◆ **Given exercise**
Each line containing the word "objects" needs to be copied.

◆ **Provided records**
____________________

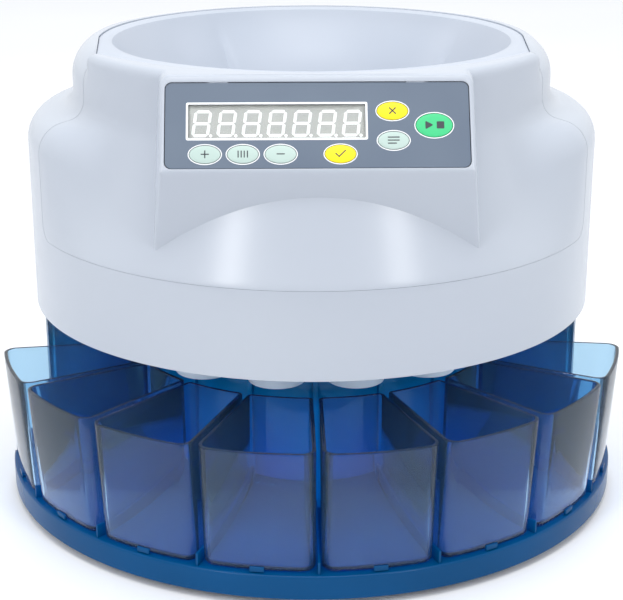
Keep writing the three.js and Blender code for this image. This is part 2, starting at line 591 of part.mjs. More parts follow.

____________________

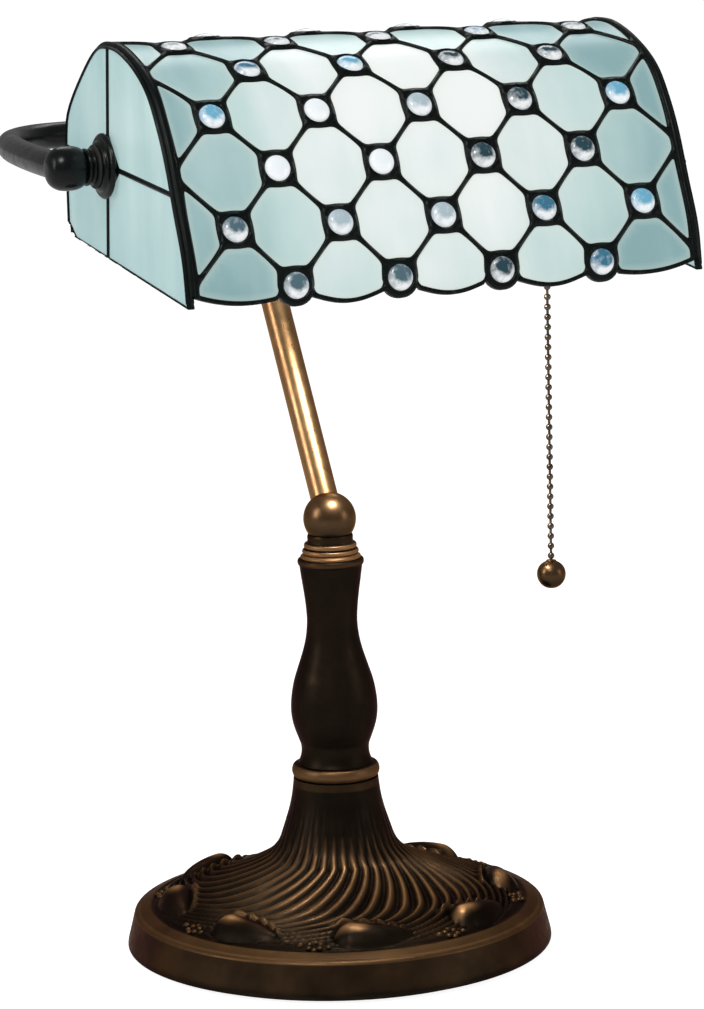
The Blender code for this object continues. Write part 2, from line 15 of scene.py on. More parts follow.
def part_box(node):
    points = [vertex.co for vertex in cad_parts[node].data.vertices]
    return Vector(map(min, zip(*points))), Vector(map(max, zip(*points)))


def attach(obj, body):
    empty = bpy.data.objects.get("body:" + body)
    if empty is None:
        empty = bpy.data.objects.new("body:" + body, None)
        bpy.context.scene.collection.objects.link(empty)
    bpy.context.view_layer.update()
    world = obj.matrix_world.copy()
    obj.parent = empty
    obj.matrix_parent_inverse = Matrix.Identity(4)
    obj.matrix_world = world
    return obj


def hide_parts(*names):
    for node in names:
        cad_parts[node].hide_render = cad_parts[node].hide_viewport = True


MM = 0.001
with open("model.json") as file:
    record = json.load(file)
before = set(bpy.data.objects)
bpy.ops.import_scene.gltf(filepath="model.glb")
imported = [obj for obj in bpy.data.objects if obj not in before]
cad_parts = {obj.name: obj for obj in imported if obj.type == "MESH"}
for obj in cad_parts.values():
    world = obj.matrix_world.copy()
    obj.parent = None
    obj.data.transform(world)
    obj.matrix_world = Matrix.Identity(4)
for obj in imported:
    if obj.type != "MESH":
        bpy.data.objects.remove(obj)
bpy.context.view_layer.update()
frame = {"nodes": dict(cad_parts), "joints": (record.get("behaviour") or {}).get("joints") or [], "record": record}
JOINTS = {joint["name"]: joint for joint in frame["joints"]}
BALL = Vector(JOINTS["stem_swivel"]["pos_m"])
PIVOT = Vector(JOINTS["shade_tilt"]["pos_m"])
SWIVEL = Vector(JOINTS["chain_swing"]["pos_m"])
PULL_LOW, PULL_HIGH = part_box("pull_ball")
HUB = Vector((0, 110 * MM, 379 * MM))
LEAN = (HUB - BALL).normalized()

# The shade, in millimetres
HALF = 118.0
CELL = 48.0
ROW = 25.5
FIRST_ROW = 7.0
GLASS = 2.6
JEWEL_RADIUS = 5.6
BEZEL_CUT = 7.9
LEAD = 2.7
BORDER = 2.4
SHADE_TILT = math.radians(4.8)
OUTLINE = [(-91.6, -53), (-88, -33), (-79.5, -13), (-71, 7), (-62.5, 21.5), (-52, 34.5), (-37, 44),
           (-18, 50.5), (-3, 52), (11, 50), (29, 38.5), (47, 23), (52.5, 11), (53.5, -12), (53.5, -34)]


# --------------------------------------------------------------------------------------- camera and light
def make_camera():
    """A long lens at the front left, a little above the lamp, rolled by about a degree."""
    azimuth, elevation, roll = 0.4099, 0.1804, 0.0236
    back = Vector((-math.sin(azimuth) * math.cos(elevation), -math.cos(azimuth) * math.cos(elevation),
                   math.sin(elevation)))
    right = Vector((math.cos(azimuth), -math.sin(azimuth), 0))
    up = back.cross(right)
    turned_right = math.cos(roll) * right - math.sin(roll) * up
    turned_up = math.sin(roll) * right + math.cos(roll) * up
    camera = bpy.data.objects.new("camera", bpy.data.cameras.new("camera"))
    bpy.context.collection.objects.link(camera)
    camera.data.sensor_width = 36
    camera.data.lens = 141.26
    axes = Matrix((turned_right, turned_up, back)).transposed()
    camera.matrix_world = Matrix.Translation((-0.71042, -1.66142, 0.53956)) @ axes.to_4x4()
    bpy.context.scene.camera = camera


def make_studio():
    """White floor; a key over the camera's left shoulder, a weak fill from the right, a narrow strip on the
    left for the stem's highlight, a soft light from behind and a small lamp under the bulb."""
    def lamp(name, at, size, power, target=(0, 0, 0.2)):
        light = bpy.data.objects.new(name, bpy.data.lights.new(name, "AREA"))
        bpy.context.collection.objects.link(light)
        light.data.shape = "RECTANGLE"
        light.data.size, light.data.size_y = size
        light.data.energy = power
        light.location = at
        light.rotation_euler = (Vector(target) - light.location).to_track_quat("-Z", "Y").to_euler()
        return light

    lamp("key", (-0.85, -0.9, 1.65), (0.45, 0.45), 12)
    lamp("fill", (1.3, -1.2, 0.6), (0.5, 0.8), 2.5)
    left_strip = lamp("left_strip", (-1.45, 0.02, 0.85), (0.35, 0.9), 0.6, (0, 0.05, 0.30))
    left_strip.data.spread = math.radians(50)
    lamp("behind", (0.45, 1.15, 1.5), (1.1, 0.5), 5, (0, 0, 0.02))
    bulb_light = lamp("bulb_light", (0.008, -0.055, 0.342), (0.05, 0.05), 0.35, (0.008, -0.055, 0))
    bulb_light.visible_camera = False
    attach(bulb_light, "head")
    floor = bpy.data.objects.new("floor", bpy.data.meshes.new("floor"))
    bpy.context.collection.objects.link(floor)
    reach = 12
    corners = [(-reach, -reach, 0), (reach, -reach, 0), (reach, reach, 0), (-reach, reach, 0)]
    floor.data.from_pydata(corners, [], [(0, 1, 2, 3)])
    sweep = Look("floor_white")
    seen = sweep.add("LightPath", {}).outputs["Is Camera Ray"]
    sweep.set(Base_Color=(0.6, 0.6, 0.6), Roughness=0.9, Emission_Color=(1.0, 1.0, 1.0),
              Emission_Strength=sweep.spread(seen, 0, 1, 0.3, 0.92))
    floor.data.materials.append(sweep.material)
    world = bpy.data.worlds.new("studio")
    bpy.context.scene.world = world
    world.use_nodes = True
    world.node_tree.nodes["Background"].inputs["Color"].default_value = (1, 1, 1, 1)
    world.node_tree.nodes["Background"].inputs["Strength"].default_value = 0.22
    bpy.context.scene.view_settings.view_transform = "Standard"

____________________

◆ **Result below**
    empty = bpy.data.objects.get("body:" + body)
        empty = bpy.data.objects.new("body:" + body, None)
        bpy.context.scene.collection.objects.link(empty)
before = set(bpy.data.objects)
imported = [obj for obj in bpy.data.objects if obj not in before]
        bpy.data.objects.remove(obj)
    camera = bpy.data.objects.new("camera", bpy.data.cameras.new("camera"))
    bpy.context.collection.objects.link(camera)
        light = bpy.data.objects.new(name, bpy.data.lights.new(name, "AREA"))
        bpy.context.collection.objects.link(light)
    floor = bpy.data.objects.new("floor", bpy.data.meshes.new("floor"))
    bpy.context.collection.objects.link(floor)